In a video doing rounds on social media, Ambika, a college professor and the district coordinator of the Durga Vahini, said that the Muslim trader could have come here with his real identity card. “Despite being told that non-Hindus will not be allowed to do business here, they are doing so using fake ID cards such as Aadhaar cards with Hindu names.”
A Mooslim trader was caught allegedly carrying a fake Hindu ID card as the Hindu groups have boycotted Muslim traders around Temple fairs across Karnataka
One needs to be vigilant else these jihadis can come in any disguise pic.twitter.com/eKQuStk3nZ
— Sheetal Chopra 🇮🇳 (@SheetalPronamo) November 30, 2022
In Bengaluru’s VV Puram locality, Hindu rights groups called for a boycott of Muslim traders during the religious fair at the Subramanya Swami temple. On November 29, the Vishwa Hindu Parishad and Bajrang Dal submitted a memorandum to Tushar Giri, Bruhat Bengaluru Mahanagara Palike (BBMP) Commissioner and South Bengaluru DCP P Krishnakant, seeking a ban on Muslim traders near Hindu temples.
Notably, three Hindu activists were taken into preventive custody on Tuesday, after they warned to stage a protest against the decision to allow Muslim vendors to do business near the Hindu temple.
Uday Garudachar, BJP MLA for Chikpet, stated that Hindu traders could conduct business near dargahs and mosques. “The Hindu community does not bother others; a few individuals cause problems and raise objections,” he explained.
He clarified that no new rules would be imposed as a result of the Hindu activists’ demands. People of all faiths were granted permission.

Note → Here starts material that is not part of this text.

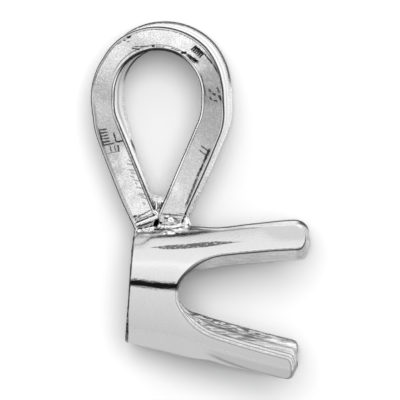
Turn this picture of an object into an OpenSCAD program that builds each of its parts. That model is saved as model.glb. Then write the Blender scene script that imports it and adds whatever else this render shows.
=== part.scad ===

“The old rituals will be followed. Giving opportunities only to Hindu traders is not feasible. If anyone attempts to cause problems in the fair, legal action will be taken against them,” he said.
The Federation of Street Vendors Union in Bengaluru hitting out at the state government said that “banning of vendors from a particular religion is unconstitutional and the government’s silence reflects that their stance is anti-constitutional.”
Notably, the Hindu activists were opposed to the decision of allowing Muslim traders near Hindu temples. They argued that when Muslims do not allow Hindu traders to conduct business near Mosques and Dargahs, then why should such rules be imposed on Hindu fairs? Hindu activists also challenged the Chikpet MLA Garudachar to allow Hindu vendors near Mosques, to which the MLA responded saying that Hindu traders will be allowed to open shops in his constituency in surrounding areas of Mosques. He also assured legal action against those who bar Hindu traders from doing business.
Speaking about the boycott calls, Hindu Jagran Vedike leader, Shrikanth told the media that the group demands a ban on non-Hindu traders from doing business near Hindu temples including Anjanadri Hills.
Shrikanth while referring to the recent arrests in terror accused cases said that “Hindu temples are on target of anti-national elements.”
Notably, On November 19, an auto-rickshaw exploded in Mangaluru, Karnataka’s coastal town. The accused terrorist Mohammed Shariq was carrying a pressure cooker, and police found that there was an improvised explosive device (IED) inside the cooker which exploded. Recently, an Islamist terrorist outfit Islamic Resistance Council (IRC) claimed responsibility for the blast and also stated in a note that went viral on social media that the “Hindutva temple” in Kadri, Dakshina Kannada district was the target of the blast. The Karnataka DGP had called the blast as an “act of terror”.